Kleiner Belagerungszustand
Unter dem Begriff Kleiner Belagerungszustand waren ordnungspolizeiliche Maßnahmen im Rahmen der von 1878 bis 1890 im Deutschen Kaiserreich geltenden Sozialistengesetze gegen die Sozialdemokratie zu verstehen.
Sie stützten sich auf § 28 des Gesetzes gegen die gemeingefährlichen Bestrebungen der Sozialdemokratie (offizielle Bezeichnung des Sozialistengesetzes).
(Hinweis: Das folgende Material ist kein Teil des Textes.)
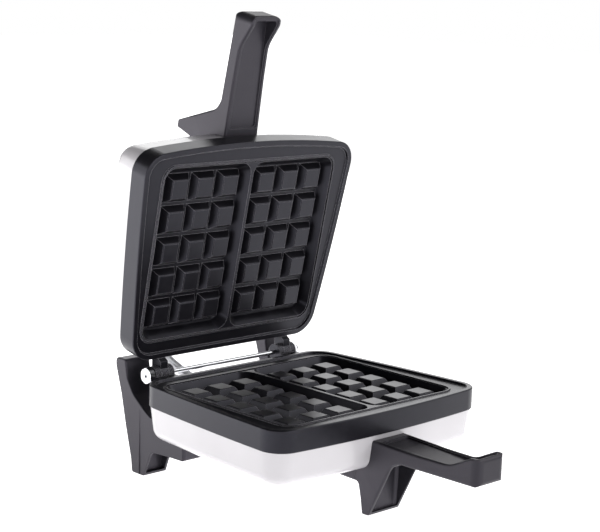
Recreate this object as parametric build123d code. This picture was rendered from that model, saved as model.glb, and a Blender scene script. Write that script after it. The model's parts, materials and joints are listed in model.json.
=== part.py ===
"""Electric waffle maker with a cast plate pair, friction-hinged lid and flip-over handles.

Millimetres. Z = 0 is the floor, Y = 0 is the middle of the front foot's sole, X = 0 is the
middle plane and +X is the right-hand side seen by the person who opens the lid.
"""
import os

from build123d import *

# Hinge and lid position
PARTING_Z = 86.4        # level where the two plates meet when closed
HINGE_Y = 196.25
HINGE_Z = 85.8
LID_OPEN = 79.03        # degrees the lid stands open
RIM_GAP = 0.7           # between the two plate rims when closed

# Cast plates
REAR_Y = 182.25         # straight rear edge of the plate outline
REAR_HALF = 104.8       # half width where the side arcs meet the rear edge
SIDE_BULGE = (114.85, 87.6)
FRONT_HALF = 120.5      # half width where the side arcs meet the front arc
FRONT_CORNER_Y = 0.0
FRONT_BOW_Y = -7.45     # middle of the bowed front edge
REAR_CORNER_SHIFT = 0.875           # x shift of the rear corner per mm of inset
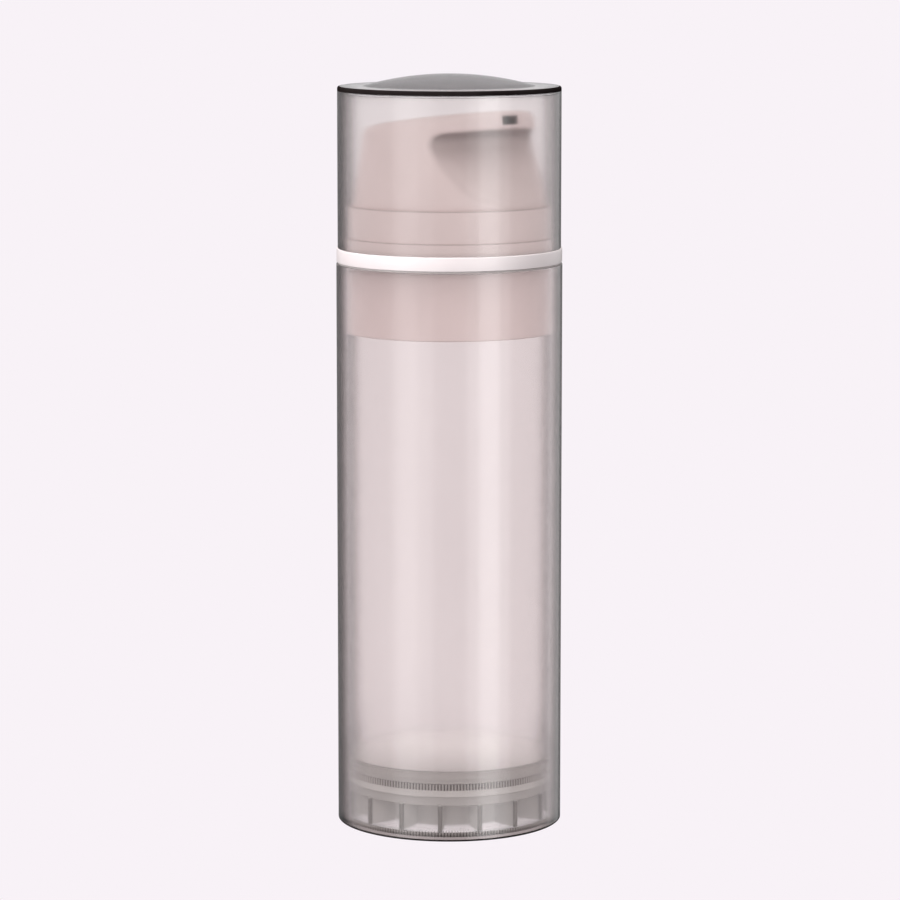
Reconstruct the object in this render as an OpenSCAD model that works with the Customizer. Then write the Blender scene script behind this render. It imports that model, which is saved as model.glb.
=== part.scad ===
// Airless pump bottle: a clear tinted tube with a rising piston, a ribbed base
// plug, a dispensing pump with a scooped round head, and a clear push-on cap.
// Millimetres, +Z up. Origin at the centre of the circle the bottle stands on.
// The spout points along -Y.

/* [Bottle tube] */
// Outer diameter of the tube
bottle_d = 35; // [34.6:0.1:36]
// Wall thickness of the tube
bottle_wall = 1.6; // [1.4:0.1:1.8]
// Height of the tube, base ring to top edge
bottle_h = 87.55; // [75:0.05:110]

/* [Over-cap] */
// How far the cap's outside stands inside the tube's outside, on radius
cap_inset = 0.23; // [0.1:0.01:0.3]
// Wall thickness of the cap's skirt
cap_wall = 1.12; // [1.0:0.01:1.2]
// Height of the flat rim of the cap above its lower edge
cap_h = 24.91; // [24.6:0.01:27]
// Height of the shallow dome above the flat rim
dome_h = 1.85; // [1.2:0.05:3]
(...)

Danach konnten für Bezirke und Ortschaften, in welchen die Bestrebungen der Sozialdemokraten die Sicherheit gefährdeten, strafbewehrte Einschränkungen und Maßnahmen folgender Art getroffen werden:
- Versammlungen durften nur mit vorheriger polizeilicher Genehmigung abgehalten werden
- in der Öffentlichkeit war die Verbreitung von Druckschriften untersagt
- Personen, die im Verdacht standen, die öffentliche Sicherheit zu gefährden, war der Aufenthalt für bestimmte Bezirke und Ortschaften verboten (Ausweisung)
- Besitz, Verkauf und Einfuhr von Waffen war generell verboten.
Über jede getroffene Maßnahme war sofort gegenüber dem Reichstag Rechenschaft abzulegen. Sie war danach im Reichsanzeiger bekanntzumachen.